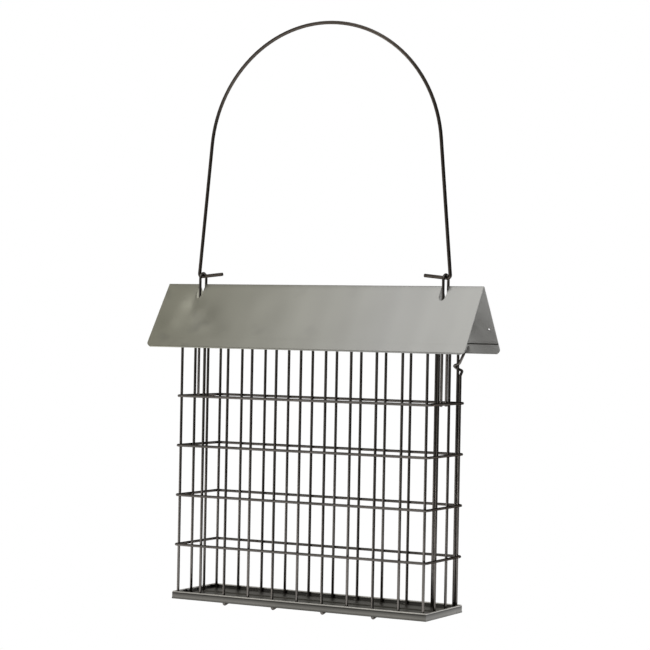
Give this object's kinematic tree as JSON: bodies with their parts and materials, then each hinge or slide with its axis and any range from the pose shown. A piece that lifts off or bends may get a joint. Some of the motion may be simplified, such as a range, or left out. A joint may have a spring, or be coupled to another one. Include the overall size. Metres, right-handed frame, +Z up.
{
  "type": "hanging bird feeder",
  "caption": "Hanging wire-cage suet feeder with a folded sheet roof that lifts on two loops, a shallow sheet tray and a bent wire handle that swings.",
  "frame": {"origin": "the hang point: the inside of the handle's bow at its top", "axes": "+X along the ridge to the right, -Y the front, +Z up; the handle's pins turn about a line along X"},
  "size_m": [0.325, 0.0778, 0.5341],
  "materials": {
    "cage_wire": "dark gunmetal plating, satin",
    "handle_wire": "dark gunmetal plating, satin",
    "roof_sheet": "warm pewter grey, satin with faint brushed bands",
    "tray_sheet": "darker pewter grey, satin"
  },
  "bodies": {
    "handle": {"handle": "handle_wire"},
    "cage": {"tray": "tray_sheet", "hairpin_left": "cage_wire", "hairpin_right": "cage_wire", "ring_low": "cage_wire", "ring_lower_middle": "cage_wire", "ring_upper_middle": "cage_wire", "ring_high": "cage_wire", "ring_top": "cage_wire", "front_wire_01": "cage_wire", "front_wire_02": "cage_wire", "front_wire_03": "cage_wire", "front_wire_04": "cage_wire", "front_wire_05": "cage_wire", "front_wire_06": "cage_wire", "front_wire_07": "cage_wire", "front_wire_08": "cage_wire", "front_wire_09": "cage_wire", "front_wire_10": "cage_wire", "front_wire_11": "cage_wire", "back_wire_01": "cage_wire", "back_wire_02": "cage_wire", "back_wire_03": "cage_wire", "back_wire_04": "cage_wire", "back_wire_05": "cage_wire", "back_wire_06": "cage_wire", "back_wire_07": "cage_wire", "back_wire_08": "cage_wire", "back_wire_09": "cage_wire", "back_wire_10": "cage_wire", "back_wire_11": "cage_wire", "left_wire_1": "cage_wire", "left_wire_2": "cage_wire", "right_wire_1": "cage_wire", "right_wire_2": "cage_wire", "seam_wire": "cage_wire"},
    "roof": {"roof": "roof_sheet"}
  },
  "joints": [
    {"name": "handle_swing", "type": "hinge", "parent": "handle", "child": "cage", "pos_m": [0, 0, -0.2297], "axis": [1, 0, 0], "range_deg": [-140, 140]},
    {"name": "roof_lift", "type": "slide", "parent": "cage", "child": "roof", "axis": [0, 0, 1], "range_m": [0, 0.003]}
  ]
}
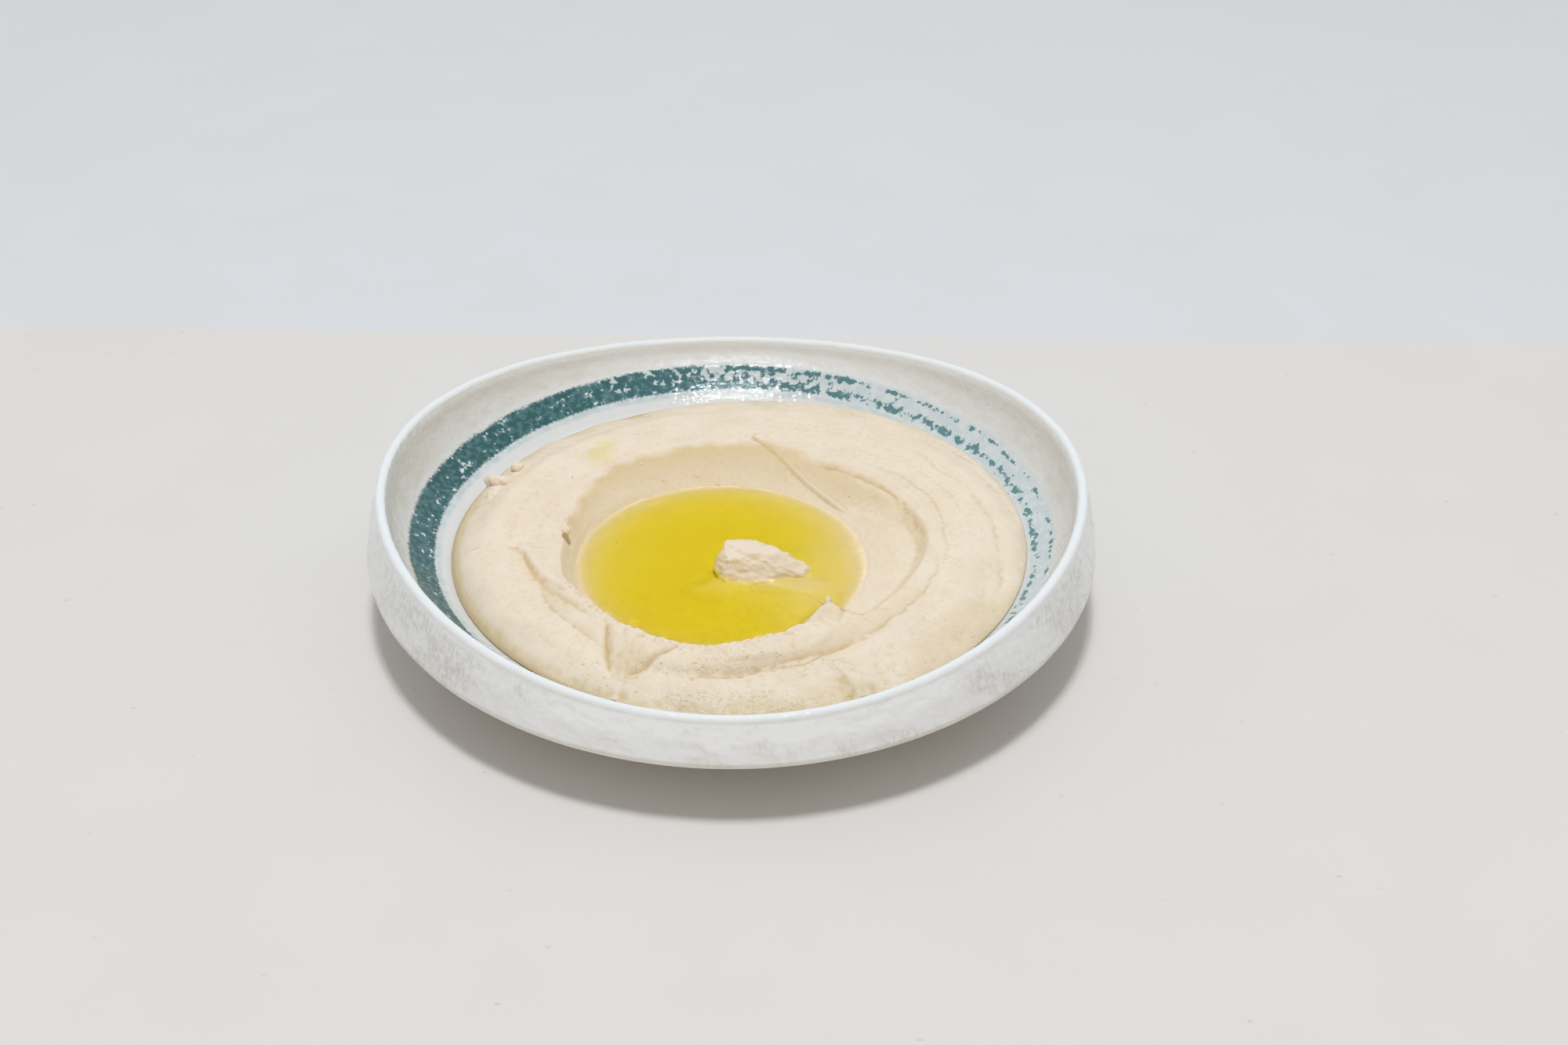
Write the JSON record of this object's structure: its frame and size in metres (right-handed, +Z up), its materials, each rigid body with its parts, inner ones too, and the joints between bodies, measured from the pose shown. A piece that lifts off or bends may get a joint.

What to work on ▸ Copy the entries above exactly, leaving none out.

Result of the task ▸
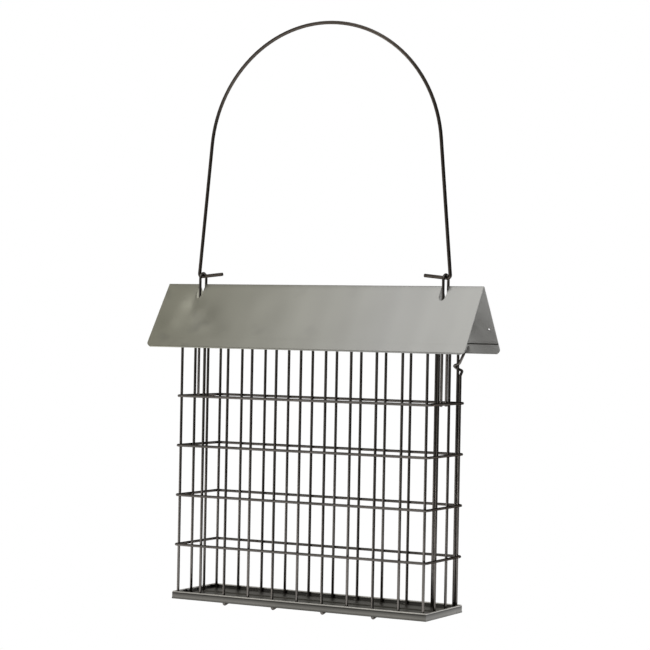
Give this object's kinematic tree as JSON: bodies with their parts and materials, then each hinge or slide with its axis and any range from the pose shown. A piece that lifts off or bends may get a joint. Some of the motion may be simplified, such as a range, or left out. A joint may have a spring, or be coupled to another one. Include the overall size. Metres, right-handed frame, +Z up.
{
  "type": "hanging bird feeder",
  "caption": "Hanging wire-cage suet feeder with a folded sheet roof that lifts on two loops, a shallow sheet tray and a bent wire handle that swings.",
  "frame": {"origin": "the hang point: the inside of the handle's bow at its top", "axes": "+X along the ridge to the right, -Y the front, +Z up; the handle's pins turn about a line along X"},
  "size_m": [0.325, 0.0778, 0.5341],
  "materials": {
    "cage_wire": "dark gunmetal plating, satin",
    "handle_wire": "dark gunmetal plating, satin",
    "roof_sheet": "warm pewter grey, satin with faint brushed bands",
    "tray_sheet": "darker pewter grey, satin"
  },
  "bodies": {
    "handle": {"handle": "handle_wire"},
    "cage": {"tray": "tray_sheet", "hairpin_left": "cage_wire", "hairpin_right": "cage_wire", "ring_low": "cage_wire", "ring_lower_middle": "cage_wire", "ring_upper_middle": "cage_wire", "ring_high": "cage_wire", "ring_top": "cage_wire", "front_wire_01": "cage_wire", "front_wire_02": "cage_wire", "front_wire_03": "cage_wire", "front_wire_04": "cage_wire", "front_wire_05": "cage_wire", "front_wire_06": "cage_wire", "front_wire_07": "cage_wire", "front_wire_08": "cage_wire", "front_wire_09": "cage_wire", "front_wire_10": "cage_wire", "front_wire_11": "cage_wire", "back_wire_01": "cage_wire", "back_wire_02": "cage_wire", "back_wire_03": "cage_wire", "back_wire_04": "cage_wire", "back_wire_05": "cage_wire", "back_wire_06": "cage_wire", "back_wire_07": "cage_wire", "back_wire_08": "cage_wire", "back_wire_09": "cage_wire", "back_wire_10": "cage_wire", "back_wire_11": "cage_wire", "left_wire_1": "cage_wire", "left_wire_2": "cage_wire", "right_wire_1": "cage_wire", "right_wire_2": "cage_wire", "seam_wire": "cage_wire"},
    "roof": {"roof": "roof_sheet"}
  },
  "joints": [
    {"name": "handle_swing", "type": "hinge", "parent": "handle", "child": "cage", "pos_m": [0, 0, -0.2297], "axis": [1, 0, 0], "range_deg": [-140, 140]},
    {"name": "roof_lift", "type": "slide", "parent": "cage", "child": "roof", "axis": [0, 0, 1], "range_m": [0, 0.003]}
  ]
}
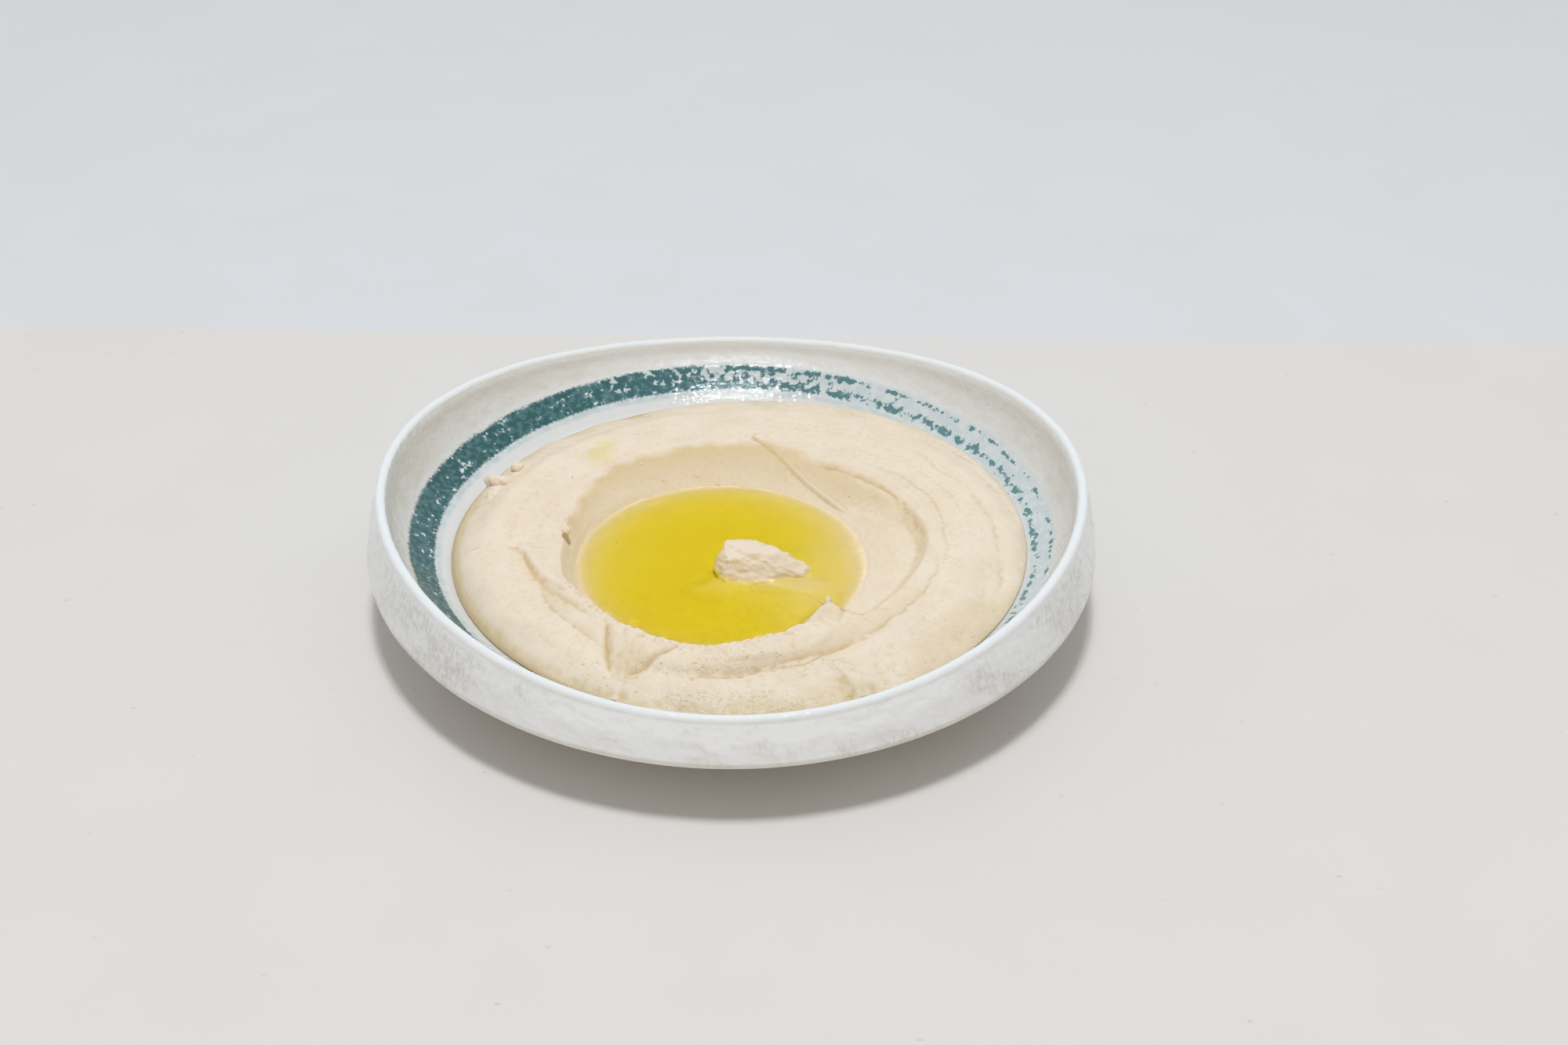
Write the JSON record of this object's structure: its frame and size in metres (right-handed, +Z up), its materials, each rigid body with its parts, inner ones too, and the joints between bodies, measured from the pose shown. A piece that lifts off or bends may get a joint.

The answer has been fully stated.